Integration Examples¶

With Tree Structures¶

from dataknobs_xization import tokenization
from dataknobs_structures import Tree

# Build token tree
def build_token_tree(text: str) -> Tree:
    root = Tree("document")

    sentences = tokenization.tokenize_sentences(text)
    for i, sentence in enumerate(sentences):
        sent_node = root.add_child(f"sentence_{i}")

        words = tokenization.tokenize_words(sentence)
        for j, word in enumerate(words):
            word_node = sent_node.add_child(f"word_{j}")

            chars = tokenization.tokenize_characters(word)
            for k, char in enumerate(chars):
                word_node.add_child(char)

    return root

text = "Hello world.
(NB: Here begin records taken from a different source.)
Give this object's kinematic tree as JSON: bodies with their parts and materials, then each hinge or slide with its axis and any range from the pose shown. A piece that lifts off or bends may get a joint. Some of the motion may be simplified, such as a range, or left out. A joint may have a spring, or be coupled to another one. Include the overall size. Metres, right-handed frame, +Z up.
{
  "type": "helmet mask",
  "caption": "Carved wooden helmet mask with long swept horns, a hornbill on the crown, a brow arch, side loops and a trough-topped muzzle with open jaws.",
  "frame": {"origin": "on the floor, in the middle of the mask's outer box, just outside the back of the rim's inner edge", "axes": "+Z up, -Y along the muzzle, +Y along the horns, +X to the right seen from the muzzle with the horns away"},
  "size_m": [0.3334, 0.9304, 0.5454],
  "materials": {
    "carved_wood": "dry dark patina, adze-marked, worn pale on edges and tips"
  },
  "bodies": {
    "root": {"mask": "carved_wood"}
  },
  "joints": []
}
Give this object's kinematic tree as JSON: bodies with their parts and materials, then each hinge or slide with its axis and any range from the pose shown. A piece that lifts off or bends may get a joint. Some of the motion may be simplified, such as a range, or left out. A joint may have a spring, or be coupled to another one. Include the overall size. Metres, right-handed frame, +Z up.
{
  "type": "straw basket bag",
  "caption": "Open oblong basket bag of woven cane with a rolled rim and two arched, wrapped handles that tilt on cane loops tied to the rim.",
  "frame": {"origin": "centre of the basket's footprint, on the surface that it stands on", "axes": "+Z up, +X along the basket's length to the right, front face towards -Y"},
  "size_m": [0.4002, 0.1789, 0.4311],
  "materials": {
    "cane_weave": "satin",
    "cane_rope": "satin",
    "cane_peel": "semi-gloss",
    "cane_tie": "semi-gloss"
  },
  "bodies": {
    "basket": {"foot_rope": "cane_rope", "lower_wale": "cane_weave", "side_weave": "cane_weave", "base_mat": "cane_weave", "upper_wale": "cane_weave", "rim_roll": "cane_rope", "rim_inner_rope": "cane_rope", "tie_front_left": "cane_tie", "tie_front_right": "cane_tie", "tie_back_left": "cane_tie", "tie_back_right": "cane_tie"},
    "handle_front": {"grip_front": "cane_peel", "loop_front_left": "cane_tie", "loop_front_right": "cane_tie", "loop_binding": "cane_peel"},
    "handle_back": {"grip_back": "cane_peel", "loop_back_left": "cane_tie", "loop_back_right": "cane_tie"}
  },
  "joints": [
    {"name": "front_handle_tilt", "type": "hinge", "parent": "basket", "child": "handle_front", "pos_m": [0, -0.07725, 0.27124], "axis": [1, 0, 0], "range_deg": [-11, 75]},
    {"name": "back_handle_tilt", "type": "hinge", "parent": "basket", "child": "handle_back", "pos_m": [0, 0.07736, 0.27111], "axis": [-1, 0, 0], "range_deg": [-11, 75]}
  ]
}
How are you?"
token_tree = build_token_tree(text)
print(token_tree.as_string(multiline=True))

With File Processing¶

from dataknobs_xization import tokenization
from dataknobs_utils import file_utils
import json

# Process files and extract tokens
def process_text_files(input_dir: str, output_dir: str):
    for filepath in file_utils.filepath_generator(input_dir):
        if filepath.endswith('.txt'):
            # Read file content
            content_lines = list(file_utils.fileline_generator(filepath))
            full_text = '\n'.join(content_lines)

            # Tokenize
            words = tokenization.tokenize_words(full_text, lowercase=True)
            sentences = tokenization.tokenize_sentences(full_text)
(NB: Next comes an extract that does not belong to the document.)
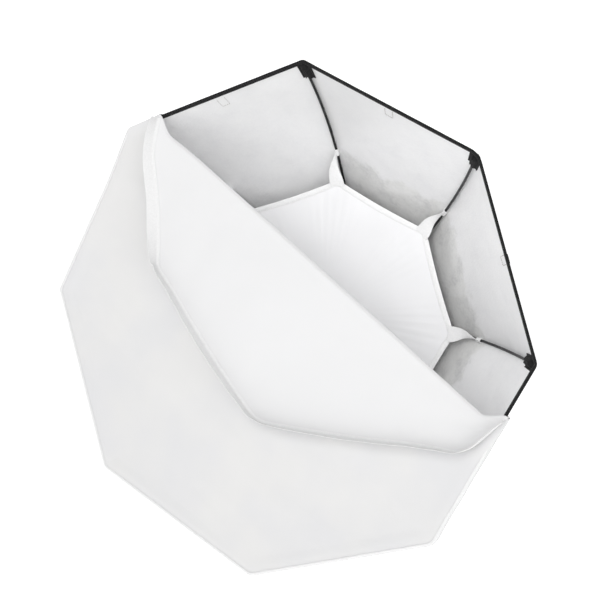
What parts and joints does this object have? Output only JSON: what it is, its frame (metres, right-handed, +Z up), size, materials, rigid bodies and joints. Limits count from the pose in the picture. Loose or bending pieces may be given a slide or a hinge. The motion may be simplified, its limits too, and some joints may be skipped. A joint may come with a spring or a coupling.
{
  "type": "studio softbox",
  "caption": "Octagonal studio softbox on spring rods, silver inside, with an inner diffuser and a front diffuser folded half open.",
  "frame": {"origin": "on the softbox's axis, in the plane of the bayonet insert's seat face, which bears on the light", "axes": "+Y points back to the light, so the opening faces -Y; +Z is up; +X is to the right seen from the front. Corners of the octagon lie on the X and Z axes"},
  "size_m": [0.9528, 0.496, 0.9528],
  "materials": {
    "die_cast_insert": "satin machined casting",
    "steel_plate": "zinc-plated",
    "steel_screw": "turned steel",
    "ring_black": "cast, with a fine black powder coat",
    "brass_pad": "turned",
    "knob_plastic": "moulded",
    "spring_steel": "black phosphate on spring steel",
    "cap_nylon": "moulded nylon",
    "black_webbing": "woven polyester webbing",
    "hook_loop_tape": "looped pile",
    "black_nylon": "coated woven nylon",
    "elastic_black": "covered elastic",
    "silver_fabric": "dimpled silver coating",
    "white_diffusion": "fine white nylon",
    "white_tape": "white webbing"
  },
  "bodies": {
    "insert": {"bayonet_insert": "die_cast_insert", "retaining_plate": "steel_plate", "retaining_screws": "steel_screw"},
    "softbox": {"speed_ring": "ring_black", "rod_1": "spring_steel", "rod_2": "spring_steel", "rod_3": "spring_steel", "rod_4": "spring_steel", "rod_5": "spring_steel", "rod_6": "spring_steel", "rod_7": "spring_steel", "rod_8": "spring_steel", "rod_caps": "cap_nylon", "corner_pockets": "black_webbing", "shell_panel_1": "black_nylon", "shell_panel_2": "black_nylon", "shell_panel_3": "black_nylon", "shell_panel_4": "black_nylon", "shell_panel_5": "black_nylon", "shell_panel_6": "black_nylon", "shell_panel_7": "black_nylon", "shell_panel_8": "black_nylon", "silver_linings": "silver_fabric", "seam_bindings": "black_webbing", "rim_binding": "black_webbing", "rim_loop_tapes": "hook_loop_tape", "side_tabs": "black_webbing", "rear_collar": "black_nylon", "collar_elastic": "elastic_black", "inner_diffuser": "white_diffusion", "inner_diffuser_hem": "white_tape", "inner_strap_1": "white_tape", "inner_strap_2": "white_tape", "inner_strap_3": "white_tape", "inner_strap_4": "white_tape", "inner_strap_5": "white_tape", "inner_strap_6": "white_tape", "inner_strap_7": "white_tape", "inner_strap_8": "white_tape", "front_diffuser": "white_diffusion", "front_diffuser_lip": "white_tape"},
    "lock_pad": {"lock_shoe": "brass_pad"},
    "lock_screw": {"lock_stud": "steel_screw", "lock_knob": "knob_plastic"},
    "flap": {"diffuser_flap": "white_diffusion", "flap_lip": "white_tape"}
  },
  "joints": [
    {"name": "ring_rotation", "type": "hinge", "parent": "insert", "child": "softbox", "pos_m": [0, 0, 0], "axis": [0, 1, 0], "continuous": true},
    {"name": "lock_screw_turn", "type": "hinge", "parent": "lock_pad", "child": "lock_screw", "pos_m": [0.03444, -0.0145, -0.08315], "axis": [0.3827, 0, -0.9239], "range_deg": [0, 540]},
    {"name": "lock_pad_slide", "type": "slide", "parent": "softbox", "child": "lock_pad", "axis": [0.3827, 0, -0.9239], "range_m": [0, 0.0019]},
    {"name": "flap_fold", "type": "hinge", "parent": "softbox", "child": "flap", "pos_m": [-0.27581, -0.4442, 0.36435], "axis": [0.8401, 0, -0.5424], "range_deg": [-178, 0]}
  ],
  "couplings": [
    {"joint": "lock_pad_slide", "follows": "lock_screw_turn", "m_per_rad": 0.00019894}
  ]
}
            # Save results
            result = {
                'filename': filepath,
                'word_count': len(words),
                'sentence_count': len(sentences),
                'words': words,
                'sentences': sentences
            }

            output_file = f"{output_dir}/{os.path.basename(filepath)}.json"
            with open(output_file, 'w') as f:
                json.dump(result, f, indent=2)

process_text_files('/input/texts', '/output/tokens')

The tokenization module provides comprehensive text tokenization capabilities that integrate seamlessly with other dataknobs components for complete text processing pipelines.